__THE TASK__. Write out the listing beneath this instruction in its entirety, exactly as it reads.

#### GIVEN MATERIAL ####

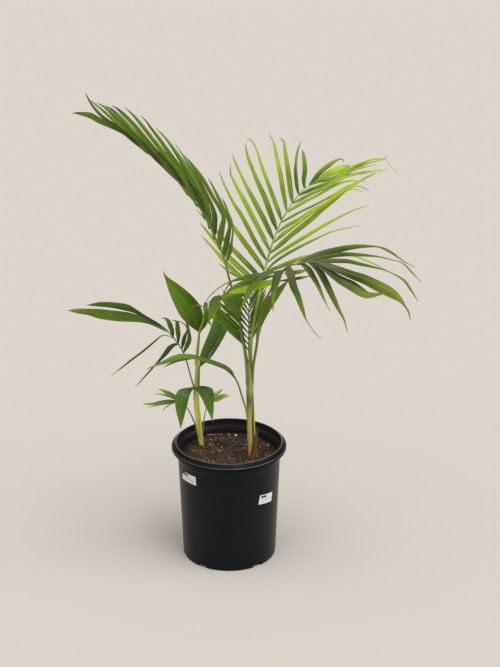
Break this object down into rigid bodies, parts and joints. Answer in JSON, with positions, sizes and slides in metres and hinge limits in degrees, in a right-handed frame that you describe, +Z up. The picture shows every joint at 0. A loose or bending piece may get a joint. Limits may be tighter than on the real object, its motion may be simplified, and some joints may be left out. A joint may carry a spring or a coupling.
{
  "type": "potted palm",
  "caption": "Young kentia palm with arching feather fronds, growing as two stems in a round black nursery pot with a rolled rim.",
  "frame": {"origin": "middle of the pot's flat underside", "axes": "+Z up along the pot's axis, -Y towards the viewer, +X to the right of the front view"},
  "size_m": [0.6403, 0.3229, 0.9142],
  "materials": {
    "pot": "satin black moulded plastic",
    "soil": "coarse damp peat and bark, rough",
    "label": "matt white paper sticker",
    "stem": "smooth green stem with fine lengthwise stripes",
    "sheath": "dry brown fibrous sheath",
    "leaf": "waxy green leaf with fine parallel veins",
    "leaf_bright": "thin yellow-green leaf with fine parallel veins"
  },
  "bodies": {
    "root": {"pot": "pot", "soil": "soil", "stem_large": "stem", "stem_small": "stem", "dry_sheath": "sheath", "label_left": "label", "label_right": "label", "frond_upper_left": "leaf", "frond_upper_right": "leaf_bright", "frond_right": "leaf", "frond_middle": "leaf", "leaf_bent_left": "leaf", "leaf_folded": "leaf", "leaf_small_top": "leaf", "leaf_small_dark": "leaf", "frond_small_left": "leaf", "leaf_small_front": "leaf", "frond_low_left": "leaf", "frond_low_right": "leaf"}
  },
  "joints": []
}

####

__IN RESPONSE__.
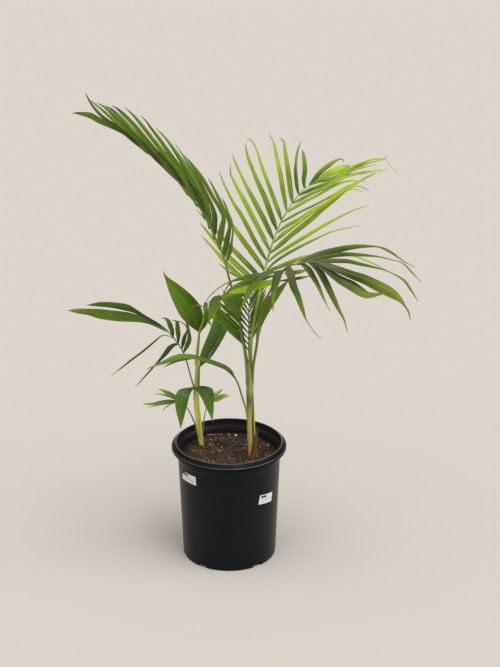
Break this object down into rigid bodies, parts and joints. Answer in JSON, with positions, sizes and slides in metres and hinge limits in degrees, in a right-handed frame that you describe, +Z up. The picture shows every joint at 0. A loose or bending piece may get a joint. Limits may be tighter than on the real object, its motion may be simplified, and some joints may be left out. A joint may carry a spring or a coupling.
{
  "type": "potted palm",
  "caption": "Young kentia palm with arching feather fronds, growing as two stems in a round black nursery pot with a rolled rim.",
  "frame": {"origin": "middle of the pot's flat underside", "axes": "+Z up along the pot's axis, -Y towards the viewer, +X to the right of the front view"},
  "size_m": [0.6403, 0.3229, 0.9142],
  "materials": {
    "pot": "satin black moulded plastic",
    "soil": "coarse damp peat and bark, rough",
    "label": "matt white paper sticker",
    "stem": "smooth green stem with fine lengthwise stripes",
    "sheath": "dry brown fibrous sheath",
    "leaf": "waxy green leaf with fine parallel veins",
    "leaf_bright": "thin yellow-green leaf with fine parallel veins"
  },
  "bodies": {
    "root": {"pot": "pot", "soil": "soil", "stem_large": "stem", "stem_small": "stem", "dry_sheath": "sheath", "label_left": "label", "label_right": "label", "frond_upper_left": "leaf", "frond_upper_right": "leaf_bright", "frond_right": "leaf", "frond_middle": "leaf", "leaf_bent_left": "leaf", "leaf_folded": "leaf", "leaf_small_top": "leaf", "leaf_small_dark": "leaf", "frond_small_left": "leaf", "leaf_small_front": "leaf", "frond_low_left": "leaf", "frond_low_right": "leaf"}
  },
  "joints": []
}